Pop-up restaurants wear many different masks. They happen in people's homes, in unoccupied commercial spaces and abandoned buildings. The meals, usually dinner, are often for small groups of people who purchase tickets in advance, and when the food is finished, so too is that iteration of the restaurant. (Increasingly, though, celebrity chefs are opening pop-ups that stay in one place for weeks or even months.) Like brunch burgers, gourmet toast and food trucks, pop-up restaurants were a food trend in Portland 10 years ago, so, naturally, we are now ready for one in Missoula.

This is a good thing not only for Missoula diners, but also for people like Harbison—people who are passionate about food, but also relatively new to the game and understandably reticent about investing in a restaurant, truck or cart.

"You need to put so much money into a restaurant, and so many of them fail," he says. "I just want to get my food out to people. I want to get their feedback and see what they like and what they don't."

A pop-up, then, is the perfect place to start.

It wasn't until just a few years ago that Harbison started thinking about food and cooking seriously. "I'd just moved to Missoula, and I spent most of my days babysitting my girlfriend's son," he says. "I was just bored, so I started cooking."

Harbison, 29, had few culinary skills when he began cooking at home. Though he'd worked in kitchens before, much of his know-how came from his mom, who was an unremarkable cook. "The few things she taught me, they weren't bad," he says. "It was just the plainest food."

PHOTO COURTESY OF BLK/MKT
  • photo courtesy of BLK/MKT

In the beginning, Harbison followed recipes line-by-line, but soon began tweaking them. Growing up in northern California, he loved to paint and draw, and while he doesn't consider himself "the greatest artist," he's always found inspiration in color. When he realized cooking was a lot like art—ingredients in a recipe are just paint on a palette—he gained the confidence to make the recipes his own.
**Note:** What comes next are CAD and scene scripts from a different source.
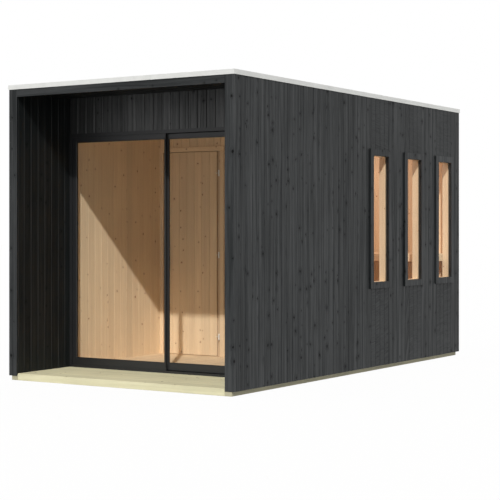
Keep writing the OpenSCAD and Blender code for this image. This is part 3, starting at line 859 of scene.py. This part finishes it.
def build_hinges():
    """Barrel hinges: two fixed knuckles with arms to the jamb, and a middle one with an arm to the leaf.

    The knuckles' rounded ends reach past the gaps between them, so neighbours overlap by 1.5 mm.
    """
    fixed, moving = bmesh.new(), bmesh.new()
    up = Vector((0, 0, 1))
    for (low, high), (wing_low, wing_high) in zip(islands("inner_door_hinges"), islands("inner_hinge_wings")):
        axis = Vector((low.x + BARREL_RADIUS, (low.y + high.y) / 2, 0))
        for z in (low.z, high.z - KNUCKLE):
            turned(fixed, axis + up * z, axis + up * (z + KNUCKLE), BARREL_RADIUS, BARREL_EASE)
            middle = axis + up * (z + KNUCKLE / 2)
            turned(fixed, middle, Vector((high.x, middle.y, middle.z)), FIXED_ARM_RADIUS, FIXED_ARM_EASE)
        stubs = ((low.z + KNUCKLE / 2, wing_low.z - PIN_SHORT),
                 (wing_high.z + PIN_SHORT, high.z - KNUCKLE / 2))
        for foot, tip in stubs:
            turned(fixed, axis + up * foot, axis + up * tip, PIN_RADIUS, PIN_EASE)
    for low, high in islands("inner_hinge_wings"):
        axis = Vector((high.x - BARREL_RADIUS, low.y + BARREL_RADIUS, 0))
        turned(moving, axis + up * low.z, axis + up * high.z, BARREL_RADIUS, BARREL_EASE)
        middle = Vector((low.x, high.y - MOVING_ARM_RADIUS, (low.z + high.z) / 2))
        turned(moving, Vector((axis.x, middle.y, middle.z)), middle, MOVING_ARM_RADIUS, MOVING_ARM_EASE)
    settle(finish_bmesh(fixed, "hinge_barrels", STEEL), nodes=["inner_door_hinges"])
    settle(finish_bmesh(moving, "hinge_arms", STEEL), "inner_door", ["inner_hinge_wings"])


# ---- camera, light and floor ----
def build_camera():
    data = bpy.data.cameras.new("camera")
    data.lens, data.sensor_width = CAMERA_LENS, 36.0
    data.shift_y = CAMERA_SHIFT_Y
    data.clip_end = 200.0
    camera = bpy.data.objects.new("camera", data)
    camera.location = CAMERA_PLACE
    camera.rotation_euler = (math.pi / 2, 0.0, CAMERA_TURN)
    bpy.context.scene.collection.objects.link(camera)
    bpy.context.scene.camera = camera


def white_to_the_eye(g):
    """1 for camera, glossy and transmission rays, which see the pale studio, and 0 for others."""
    ray = g.add("ShaderNodeLightPath").outputs
    seen = g.math("MAXIMUM", ray["Is Camera Ray"], ray["Is Glossy Ray"])
    return g.math("MAXIMUM", seen, ray["Is Transmission Ray"])


def build_room_lamp():
    """A soft warm lamp under the sauna ceiling, so that the room shows through its windows."""
    low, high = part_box("ceiling")
    data = bpy.data.lights.new("room_lamp", "AREA")
    data.energy = ROOM_LAMP_POWER
    data.color = ROOM_LAMP_COLOUR
    data.shape, data.size = "SQUARE", ROOM_LAMP_SIZE
    lamp = bpy.data.objects.new("room_lamp", data)
    lamp.location = ((low.x + high.x) / 2, (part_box("partition")[1].y + high.y) / 2, low.z - ROOM_LAMP_DROP)
    bpy.context.scene.collection.objects.link(lamp)


def build_light():
    data = bpy.data.lights.new("sun", "SUN")
    data.energy = SUN_STRENGTH
    data.angle = SUN_ANGLE
    data.color = SUN_COLOUR
    sun = bpy.data.objects.new("sun", data)
    sun.rotation_euler = SUN_TRAVEL.to_track_quat("-Z", "Y").to_euler()
    bpy.context.scene.collection.objects.link(sun)
    build_room_lamp()
    world = bpy.data.worlds.new("studio")
    world.use_nodes = True
    g = Graph(world.node_tree)
    background = world.node_tree.nodes["Background"]
    g.feed(background.inputs["Strength"], g.remap(white_to_the_eye(g), 0.0, 1.0, SKY_LEVEL, 1.0))
    background.inputs["Color"].default_value = (1, 1, 1, 1)
    bpy.context.scene.world = world
    bpy.context.scene.view_settings.view_transform = "Standard"


def build_floor():
    """A wide floor that looks white to the eye and takes the shadow."""
    bm = bmesh.new()
    corners = ((-1, -1), (1, -1), (1, 1), (-1, 1))
    bm.faces.new([bm.verts.new((x * FLOOR_REACH, y * FLOOR_REACH, 0.0)) for x, y in corners])
    material, g, shader = start_material("studio_floor")
    shader.inputs["Base Color"].default_value = (0.6, 0.6, 0.6, 1)
    shader.inputs["Roughness"].default_value = 0.9
    glow = g.add("ShaderNodeEmission", None, {"Color": (1, 1, 1, 1), "Strength": 1.06})
    share = g.math("MULTIPLY", white_to_the_eye(g), 0.88)
    both = g.add("ShaderNodeMixShader", None, {0: share, 1: shader.outputs[0], 2: glow.outputs[0]})
    g.feed(material.node_tree.nodes["Material Output"].inputs["Surface"], both.outputs[0])
    finish_bmesh(bm, "studio_floor", material)


build_camera()
build_light()
build_floor()
cutter = window_cutter()
finish_cad_nodes()
clad_walls(cutter)
line_porch()
line_rooms(cutter)
line_partition()
bpy.data.objects.remove(cutter)
frame_porch_mouth()
build_base()
build_sashes()
build_windows()
build_roof()
build_bench()
build_inner_door()
frame_inner_door()
build_hinges()
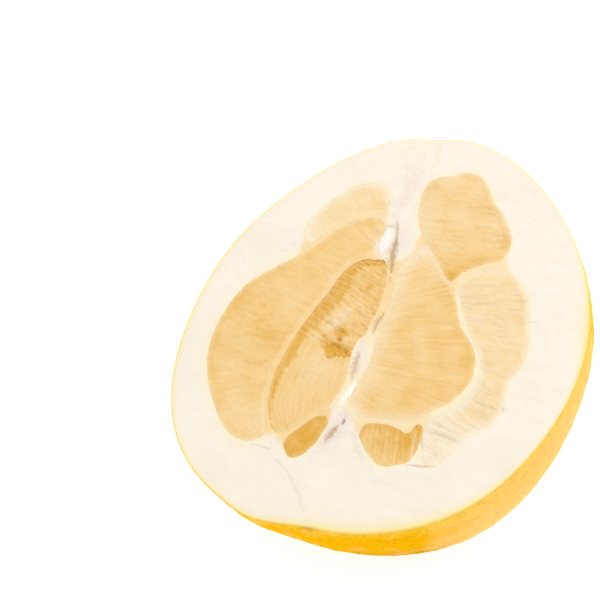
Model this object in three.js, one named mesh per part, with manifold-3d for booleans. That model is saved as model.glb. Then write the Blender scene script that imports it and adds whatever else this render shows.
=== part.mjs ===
// Half a pomelo, cut from the stem end to the blossom end, lying on its rounded side.
// Millimetres, +Z up. The half is drawn in the frame of its cut face, with u to the right, v towards
// the stem end and w out of the cut, and is then tipped and set down on its resting spot.

import * as THREE from 'three';
import { mergeVertices } from 'three/addons/utils/BufferGeometryUtils.js';
import Module from 'manifold-3d';

const wasm = await Module();
wasm.setup();

// Driving dimensions of the fruit
const CUT_RADIUS = 77.7;
const DOME_DEPTH = 80;
const RIND_THICKNESS = 2;
const LAYER_GAP = 0.3;
const CUT_TILT = THREE.MathUtils.degToRad(14);
const RESTING_FLAT_DEPTH = 1.5;

// Lobes that make the cut's outline longer towards the stem end: height in mm, peak in degrees
const OUTLINE_WAVES = [
  { lobes: 2, height: 4.65, peak: 58 },
  { lobes: 3, height: 2.15, peak: -39 },
  { lobes: 5, height: 0.95, peak: 1.3 },
];

// Dimples of the stem scar and the blossom scar, on the rim of the cut
const SCARS = [
  { angle: 79.4, depth: 1.6, spread: 9 },
  { angle: 254.9, depth: 0.8, spread: 8 },
];

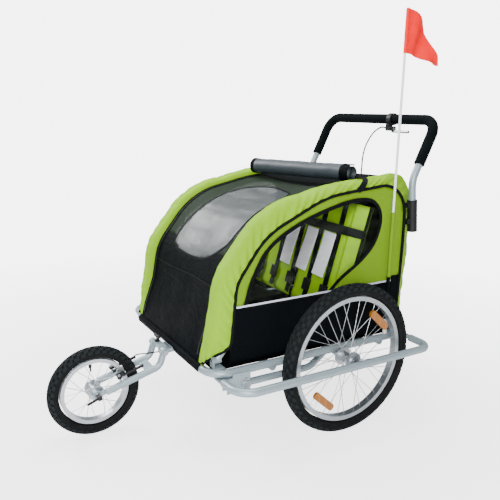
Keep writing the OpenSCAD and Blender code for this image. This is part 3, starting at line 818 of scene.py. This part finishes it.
def ride_side(obj, side, slot="lime_cloth"):
    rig.ride(obj, side_name(side) + "_side")
    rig.slot(obj, slot)
    return obj


# ---------- cover ----------

SAG_AT = [0.0, 0.05, 0.18, 0.42, 0.60, 0.67, 0.80, 0.95, 1.0]
SAG_DEPTH = [0, 3, 12, 14, 9, 5, 6, 4, 0]
DROP_AT = [0, 0.03, 0.09, 0.55, 0.66, 0.70, 1.0]
DROP_DEPTH = [0, 3, 20, 20, 9, 4, 3]


def edge_drop(t):
    """How far below the bands' top the cloth between them is sewn in."""
    return np.interp(t, DROP_AT, DROP_DEPTH)


def cover_sag(x, t):
    """How far the cloth between the bands hangs inwards."""
    hollow = np.interp(t, SAG_AT, SAG_DEPTH) * (1 - (x / BAND_X) ** 2)
    fold = 2.6 * ripple(x, t * SKIN.length * 0.45, 3, 95) + 1.1 * ripple(x, t * SKIN.length, 9, 38)
    return edge_drop(t) + hollow + fold * min(1.0, (BAND_X - abs(x)) / 40) * smooth_step(0, 0.02, t)


def cover_point(x, s):
    """A point of the cloth between the bands, from its place across and its distance along the skin."""
    t = s / SKIN.length
    y, z = SKIN.at(t) + inward(t) * cover_sag(x, t)
    return (x, y, z)


def front_window_outline():
    """The arched front window across the skin: (across, distance along the skin)."""
    return spline([(-96, 294), (-142, 318), (-156, 364), (-142, 440), (-130, 520), (-127, 600),
                   (-122, 655), (-98, 696), (-52, 720), (0, 728), (60, 722), (122, 702), (160, 660),
                   (178, 600), (187, 510), (190, 430), (184, 384), (150, 340), (96, 304), (0, 290),
                   (-96, 294)], 5)[:-1]


FRONT_SEAM = 225                         # distances along the skin: the seam across the front,
MESH_FROM = 340                          # and where the cover changes cloth
MESH_TO = 812
REAR_FROM = 1140


def creased_window(x, s):
    """The front window: the cover's shape with two level creases left by folding."""
    x0, y, z = cover_point(x, s)
    across = sum(math.exp(-((s - at - 0.05 * x) / 5) ** 2) for at in (470, 610))
    lift = inward(s / SKIN.length) * (-2.4 * across)
    return (x0, y + lift[0], z + lift[1])


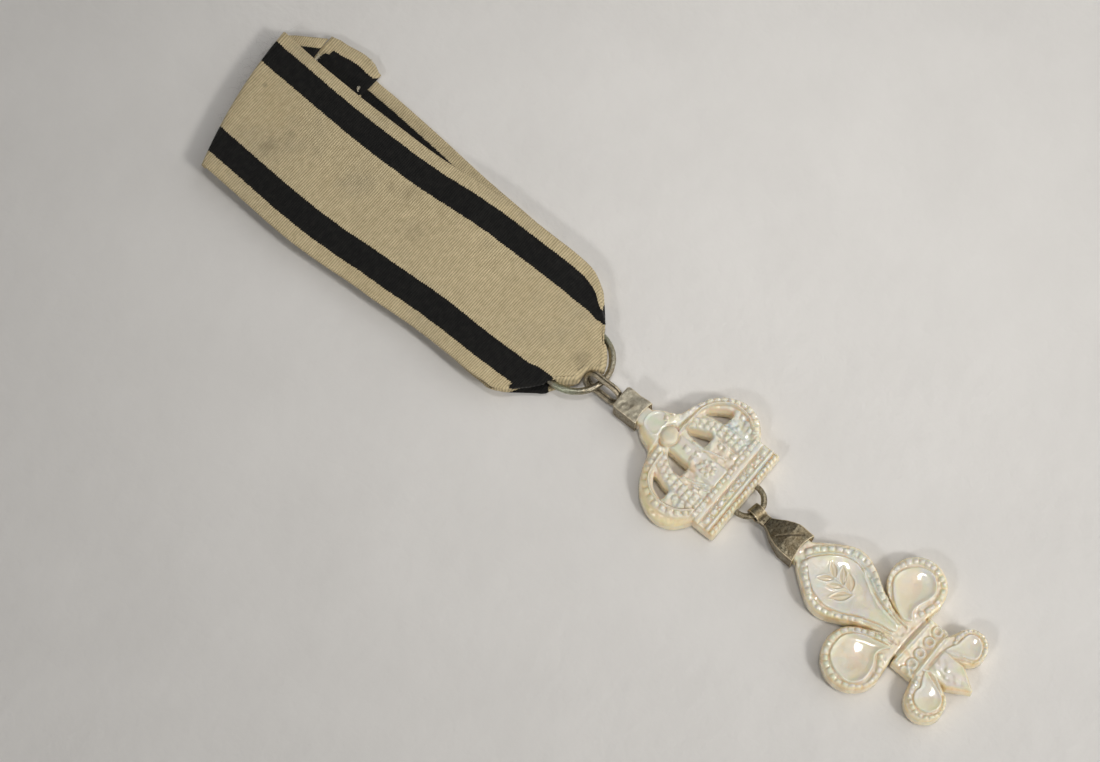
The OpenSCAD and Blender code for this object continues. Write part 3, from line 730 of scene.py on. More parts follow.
def crown_height(p):
    """Height, stain and amber of the crown's face; the amber is partly edge colour and partly painted glow of
    light through the shell.
    """
    f = Face(p, 11, READ_SHIFT)
    f.z += 0.05 * waves(p, 2.2, 3) + 0.03 * waves(p, 0.9, 13)
    for half, rise, soft, points in CROWN_BANDS:
        f.level(points, half, rise, soft)
    for half, rise, points in CROWN_STROKES:
        f.stroke(points, half, rise)
    for pitch, radius, rise, corners in CROWN_AREAS:
        f.sprinkle(corners, pitch, radius, rise)
    for a in 2 * math.pi / PETALS_OF_ROSETTE * np.arange(PETALS_OF_ROSETTE):
        f.stud(2.1 + 1.15 * math.cos(a), 61.7 + 1.3 * math.sin(a), a, 0.44, 0.34, 1.2)
    f.stud(2.1, 61.7, 0, 0.5, 0.4)
    for x, y, turn in ((1.3, 64.6, 1.2), (3.1, 64.8, 1.9), (2.6, 67, 1.5)):
        f.stud(x, y, turn, 0.62, 0.28, 1.1)
    for arch in (CROWN_ARCH_RIGHT, CROWN_ARCH_LEFT):
        for side in (0.58, -0.58):
            f.beads(np.array(arch) + [side, 0], 1.3, 0.66, 0.5)
    f.beads(CROWN_RIM_RIGHT[:7], 1.4, 0.7, 0.48)
    f.beads(CROWN_RIM_RIGHT[6:10], 1.9, 0.62, 0.46, 1.5)
    f.beads(CROWN_RIM_LEFT, 1.4, 0.66, 0.48)
    crown_base(f)
    crown_boss(f)
    mouths = [signed_distance(p, hole) for hole in CROWN_OPENINGS]
    for mouth in mouths:
        f.z -= 1.7 * smooth(0.25 - mouth / 1.3)
    # The left shoulder is rounded off more than the right one
    left = smooth((-2 - p[:, 0]) / 5) * smooth((p[:, 1] - 57.2) / 2.5)
    left = np.maximum(left, smooth((2 - p[:, 0]) / 3) * smooth((p[:, 1] - 70.5) / 1.5))
    depth = -signed_distance(p, CROWN_OUTLINE)
    f.edge(depth, 0.35 + 2.3 * left, 0.3 + 0.8 * left, 14)
    f.under_cap(76.6)
    # Amber along the outline, stronger on the left shoulder and round the openings: partly edge colour,
    # partly painted glow of light through the shell
    amber = smooth(1 - depth / (0.5 + 1.9 * left)) * (0.5 + 0.5 * left)
    return f.z, f.stain, np.max([amber] + [0.42 * smooth(0.2 - mouth / 0.5) for mouth in mouths], axis=0)


# The lily: its edges as y and half width, circles as x, y and radius, roots as x, y and radius
LILY_TURN = math.radians(-2)
LILY_SHIFT = -0.5
LILY_FLARE = 0.26
LILY_LEAN = [([0.02, 0], [-0.02, 0]), ([0.02, 0], [-0.02, 0])]
PETAL_EDGE = [
    (13, 1.8), (18, 2.1), (21, 2.9), (23.5, 4.1), (26, 5.6), (28, 6.65), (30, 7.1), (32, 6.85), (34, 5.8),
    (36.5, 4.05), (38.2, 2.75), (38.6, 2.35), (43, 2.3),
]
SIDE_PETALS = [(-9.2, 19.7, 5.8), (8.5, 19.3, 5.5)]
CURLS = [(-6.8, 5.3, 3.75), (6.1, 5.3, 3.2)]
PETAL_ROOT = (3.2, 16.4, 1.8)
CURL_ROOT = (2.6, 8.6, 1.6)
TIE = [(-5.4, 9.7), (5.4, 9.7), (5.4, 14.1), (-5.4, 14.1)]
NECK = [(-4.2, 13.6), (4.8, 13.6), (4.6, 15.2), (-3.8, 15.2)]
FOOT = [(-2.6, 10), (-2.6, 3.9), (-0.15, 0.05), (0.15, 0.05), (2.6, 3.9), (2.6, 10)]


def lily_place(points):
    """From the lily's own upright outline to its place on the badge."""
    c, s = math.cos(LILY_TURN), math.sin(LILY_TURN)
    return (np.asarray(points, float) + [LILY_SHIFT, 0]) @ np.array([[c, s], [-s, c]])


def lily_outlines():
    shapes = [two_sided(np.vstack([curve(PETAL_EDGE[:11], 4), PETAL_EDGE[11:]])), TIE, FOOT, NECK]
    for table, (root_x, root_y, root_r) in ((SIDE_PETALS, PETAL_ROOT), (CURLS, CURL_ROOT)):
        for x, y, r in table:
            root = circle(math.copysign(root_x, x), root_y, root_r, 24)
            shapes.append(hull(np.vstack([circle(x, y, r), root])))
    return [lily_place(s) for s in shapes]


LILY_OUTLINES = lily_outlines()
PETAL_RIM_RIGHT = [
    (1.4, 38), (2.5, 37), (3.7, 35.7), (4.9, 34), (5.9, 32.2), (6.5, 30.2), (6.4, 28.3), (5.8, 26.4),
    (4.7, 24.7), (3.5, 23.2), (2.6, 21.4),
]
PETAL_RIM_LEFT = [
    (-1, 37.2), (-2.5, 35.8), (-4, 34.3), (-5.1, 33), (-5.8, 31.4), (-5.8, 29.4), (-5.3, 27.4), (-4.2, 25.4),
    (-3.1, 23.4),
]
PETAL_PANEL = [
    (0.1, 37.2), (1.6, 36.2), (3.2, 34.6), (4.5, 32.6), (5.1, 30.3), (4.6, 28.4), (3.5, 26.6), (2.2, 24.4),
    (1.2, 21.8), (0.7, 19.2), (0.4, 17.2), (-0.7, 17.2), (-1, 19.3), (-1.7, 22), (-2.7, 24.6), (-4, 27),
    (-4.6, 29.2), (-4.5, 31.2), (-3.9, 33), (-2.7, 34.7), (-1.2, 36.3),
]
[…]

"I realized that I could rearrange the food and that that could make it completely different," he says. "It's a painting on a plate."

About a year ago he got a job working at the Dinosaur Café in the rear of Charlie B's bar. He likes working there, but cooking a menu as entrenched in Missoula culture as the Dino's doesn't leave much room for creativity. So last fall, after a visit to San Diego, Harbison was inspired to research other avenues to introduce people to his food.

BLK/MKT (Black Market) hasn't officially launched yet, but Harbison hopes to begin a regular Friday dinner service in the next month or so. Though he's not sure exactly how BLK/MKT will operate (one of the advantages of being a pop-up), he initially plans to offer weekly or monthly memberships. After signing up, members will receive emails detailing where and what Harbison will be serving that week. He says it could be anywhere from a private home to a vacant commercial space. The experience will change each week (the food, he points out, will be prepared in a commercial kitchen and served at that week's location).

And as for the food, if the photos on BLK/MKT's Facebook page are any indication, Missoula will be glad to have, what I believe to be, its first true pop-up. Sidewalk pad thai, a venison meatball sub (pictured above), pineapple shrimp ceviche—Harbison's food looks both elegant and straightforward, equally suited for first dates and nursing hangovers.

"I'm not going to have a theme with this ... I just want to cook really good food for regular people. And at this point, I just want people to try my food," he says. "By any means necessary."